Marthaler deutet vieles nur an, lässt den Männern kaum eigene Charaktere zukommen, irgendwie sind sie alle gleich: Lulus Mann Dr. Schön, ihre Verehrer der Maler und der Komponist, der rätselhafte Schigolch. Im typischen Anna Viebrock-Bühnenbild – alte Möbel, Reste aus den fünfziger Jahren, plüschige Stehlampen – turnt sich Lulu durch diese Männerwelt, durch die sie letztendlich getötet wird, weil sie nicht erkannt werden konnte – „Mensch sieh mich an!“ klagt sie an einer Stelle ergebnislos ein und bezeichnet sich auch als „ein Tier“. Aber auch, weil sie sich andererseits immer angepasst hat: „Ich habe nie etwas anderes sein wollen, als man von mir verlangte“. Nur eine hat sie geliebt: die Gräfin Geschwitz, deren Abschied vom „Engel“ Lulu hier eine ergreifende stimmliche und darstellerische Studie von Anne Sofie von Otter wurde.

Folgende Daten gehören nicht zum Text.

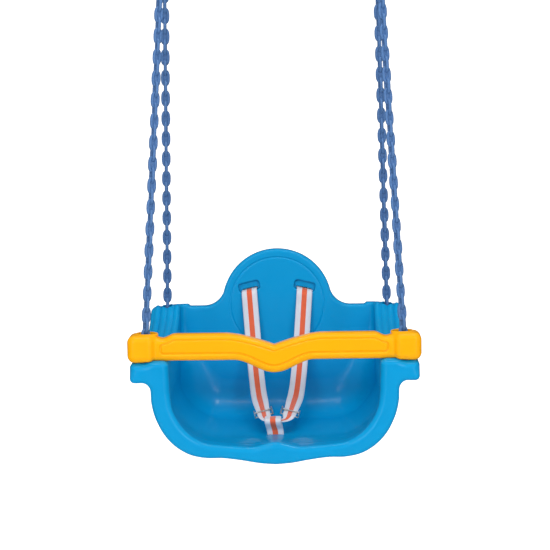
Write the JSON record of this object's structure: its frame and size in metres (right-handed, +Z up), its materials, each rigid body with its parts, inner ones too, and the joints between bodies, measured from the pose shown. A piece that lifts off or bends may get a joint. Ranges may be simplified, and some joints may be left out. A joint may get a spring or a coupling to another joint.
{
  "type": "toddler bucket swing",
  "caption": "Toddler bucket swing: moulded bucket seat with a round backrest, sliding lap bar and webbing harness, hung on coated chains gathered to a ring and snap hook on each side.",
  "frame": {"origin": "middle of the flat pad under the seat, half way between the front lip and the back", "axes": "+X across the seat, -Y towards the open front, +Z up"},
  "size_m": [0.43, 0.2919, 0.9453],
  "materials": {
    "seat_plastic": "satin moulded polyethylene",
    "bar_plastic": "satin moulded polyethylene",
    "chain_coating": "blue-grey plastic-coated steel",
    "steel": "zinc-plated",
    "webbing": "white webbing with an orange stripe"
  },
  "bodies": {
    "hangers": {"snap_hook_left": "steel", "snap_hook_right": "steel", "gate_pin_left": "steel", "gate_pin_right": "steel", "gate_spring_left": "steel", "gate_spring_right": "steel"},
    "seat": {"seat_shell": "seat_plastic", "harness_strap": "webbing", "crotch_strap": "webbing", "crotch_keeper": "steel", "strap_keeper_left": "steel", "strap_keeper_right": "steel", "ring_left": "steel", "ring_right": "steel", "chain_front_left": "chain_coating", "chain_front_right": "chain_coating", "chain_rear_left": "chain_coating", "chain_rear_right": "chain_coating", "chain_pin_front_left": "steel", "chain_pin_front_right": "steel", "chain_pin_rear_left": "steel", "chain_pin_rear_right": "steel"},
    "bar": {"lap_bar": "bar_plastic"},
    "gate_left": {"hook_gate_left": "steel"},
    "gate_right": {"hook_gate_right": "steel"},
    "glide_left": {"tri_glide_left": "steel"},
    "glide_right": {"tri_glide_right": "steel"}
  },
  "joints": [
    {"name": "swing", "type": "hinge", "parent": "hangers", "child": "seat", "pos_m": [0, 0, 0.8803], "axis": [1, 0, 0], "range_deg": [-45, 45]},
    {"name": "bar_lift", "type": "slide", "parent": "seat", "child": "bar", "axis": [0, 0.1689, 0.9856], "range_m": [0, 0.15]},
    {"name": "gate_left_open", "type": "hinge", "parent": "hangers", "child": "gate_left", "pos_m": [-0.169, 0, 0.9133], "axis": [0, -1, 0], "range_deg": [0, 22], "stiffness_Nm_per_rad": 0.02},
    {"name": "gate_right_open", "type": "hinge", "parent": "hangers", "child": "gate_right", "pos_m": [0.169, 0, 0.9133], "axis": [0, 1, 0], "range_deg": [0, 22], "stiffness_Nm_per_rad": 0.02},
    {"name": "glide_left_adjust", "type": "slide", "parent": "seat", "child": "glide_left", "axis": [-0.1302, 0.9691, 0.2097], "range_m": [0, 0.042]},
    {"name": "glide_right_adjust", "type": "slide", "parent": "seat", "child": "glide_right", "axis": [0.1302, 0.9691, 0.2097], "range_m": [0, 0.042]}
  ]
}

Auf diesen „Engel“ bezieht sich die konzeptionell sensationelle Präsentation des unvollendeten dritten Aktes. Der musikalische Leiter der Aufführung Kent Nagano, der Dirigent und Komponist Johannes Harneit, Christoph Marthaler und der Dramaturg Malte Übenauf beziehen sich in ihrer Lösung ganz auf diese Inszenierung, ja lassen sie regelrecht aus ihr hervorgehen. Sie kann nicht wie andere Bearbeitungen für andere Inszenierungen verwendet werden. Die vier benutzen nur, was im Particell, dem vorhandenen Entwurf, steht und die vorhandenen dreihundert Takte: das ist ein Soloklavier und eine Solovioline, die für die tote Lulu dann noch deren Requiem spielt: Das Violinkonzert „Dem Andenken eines Engels“, Bergs letzte vollendete Komposition, ist ein solches, geschrieben auf den Tod der achtzehnjährigen Tochter von Alma Mahler, Manon Gropius, hier traumhaft schön gespielt von Veronika Eberle. Mit der Einarbeitung des Bach-Chorals „Es ist genug“ wird dann Lulus Schicksal verklärt, nicht ohne seine Wiederholbarkeit anzudeuten: Vier alter egos der Lulu und sie selbst auf der Bühne – das Bühnenbild ist wieder die Zirkusrampe des Anfangs. Das erfasst geradezu atemberaubend den Fragmentcharakter des ganzen Werkes.

Gesungen wird tadellos: Jochen Schmeckenbecher als Dr. Schön und und Jack the Ripper, Matthias Klink als rothaariger Alwa, Peter Lodahl als Maler, Serge Leiferkus als Schigolch und Ivan Ludiow als Athlet. Und musiziert wird mehr als tadellos: präzise, farbenreich und mitreißend expressiv die Wiedergabe durch das Philharmonische Staatsorchester Hamburg. Der Dirigent Kent Nagano hinterließ mehr als Betroffenheit über eine vierstündige Aufführung.